I wish I knew more toy breeders! My suggestions since I don't know any breeders would be to contact the breeder referal contacts on the PCA website, and to join the group Litters From Health Tested Poodles on fb and inquire there. However you will want to do your due diligence in any case, especially with fb recommendations because you just never know... I hope others here, especially those with well bred toys will chime in. I also recommend that if there are any shows in your area, attend the shows and buy or borrow a catalog to see the registered names of all of the toy poodles showing. Watch them show and especially look for any that stand out to you. From their registered names you can pick out the kennel name and begin contacting those breeders. However even if they are showing near you, the breeders could be clear across the country. I wish you the best of luck in your search!!


----------



## MollyMuiMa (Oct 13, 2012)

Take a look at Calisa Poodles! She is in Venice Florida and She shows, health tests, and breeds reds, whites, & silvers. 

Also Cypress Toy Poodles who is a Breeder of Merit and is located in Southwestern Florida between Naples and Ft Meyers She prefers to meet prospective owners who buy her pups! Good Luck!


----------



## Johanna (Jun 21, 2017)

wavesnbreezes said:


> I was wondering if anybody could highly recommend an ethical, reputable Toy Poodle Breeder. I live in South Florida and, ideally, would like to meet and buy my poodle in person. However, I realize that may not be feasible... so some recommendations would be appreciated. Thank you.


Contact Ianthe Bloomquist [email protected]

She is a member of Poodle Club of America (and has been for many years). I don't think she is breeding anymore, but she is a good contact.

Other PCA members living in Florida who breed toys are:

Judy Goldberg. She breeds blue and silver toys. [email protected]

Judy Martin. [email protected] 

Nancy and Jack Baker, red toy poodles, nanjacpoodles.com, [email protected]

Sheila Hobson, HobNob toys, [email protected]

Shirley Malcolm, Shir_lee poodles, [email protected], no longer breeding but could provide information


----------



## lily cd re (Jul 23, 2012)

You got great suggestions. The only thing I would add is to look for local shows and go watch and check out dogs that have the look you are interested in. You can go to infodog and see what is coming up near you. https://www.infodog.com/


----------



## lisasgirl (May 27, 2010)

I've been stalking Cypress Toy's website because their dogs are GORGEOUS but I probably won't end up with one of their puppies since I'm in California...so if you buy from them I can live vicariously through you. 

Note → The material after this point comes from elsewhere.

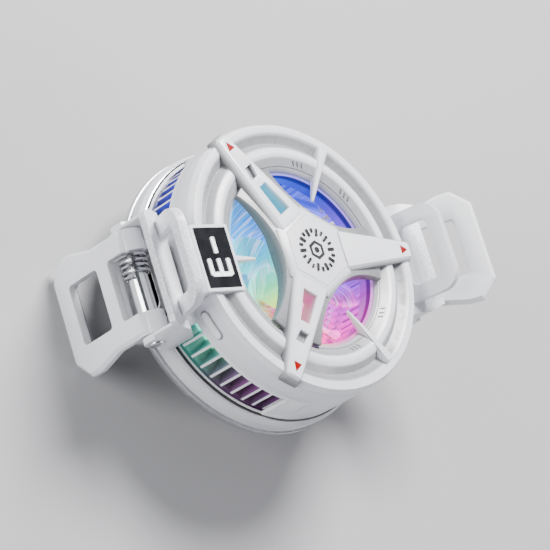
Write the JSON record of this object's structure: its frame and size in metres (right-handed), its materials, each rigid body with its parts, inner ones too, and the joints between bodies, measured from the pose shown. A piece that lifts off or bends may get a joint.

Cypress​Toy Poodles - Cypress Toy Poodles Home


----------



## Verve (Oct 31, 2016)

If you are looking for a puppy now, you may have a fabulous opportunity coming up with Eukanuba or whatever they call it now (the big December show in Orlando). I like, know, and recommend Jim Wasilak (Saratoga toy poodles) in Maryland. Carol Dean also has some darling, well-bred, and very outgoing toy poodles. She lives in OHio, but will probably be attending the Orlando show. Lots of handlers and breeders will be attending the show, so it could be a great opportunity to chat with people and meet dogs. Maybe even have a breeder you trust bring down a puppy/dog for you. I think Carol is looking to place a couple of older puppies at the moment.


----------



## Mfmst (Jun 18, 2014)

I need to stop looking at these beautiful toys! How fortunate there are so many great breeders in Florida. Best wishes on your search.


----------



## wavesnbreezes (Nov 14, 2017)

Wow... this is great! Thank you all so much for helping me start to research for my next poodle.


----------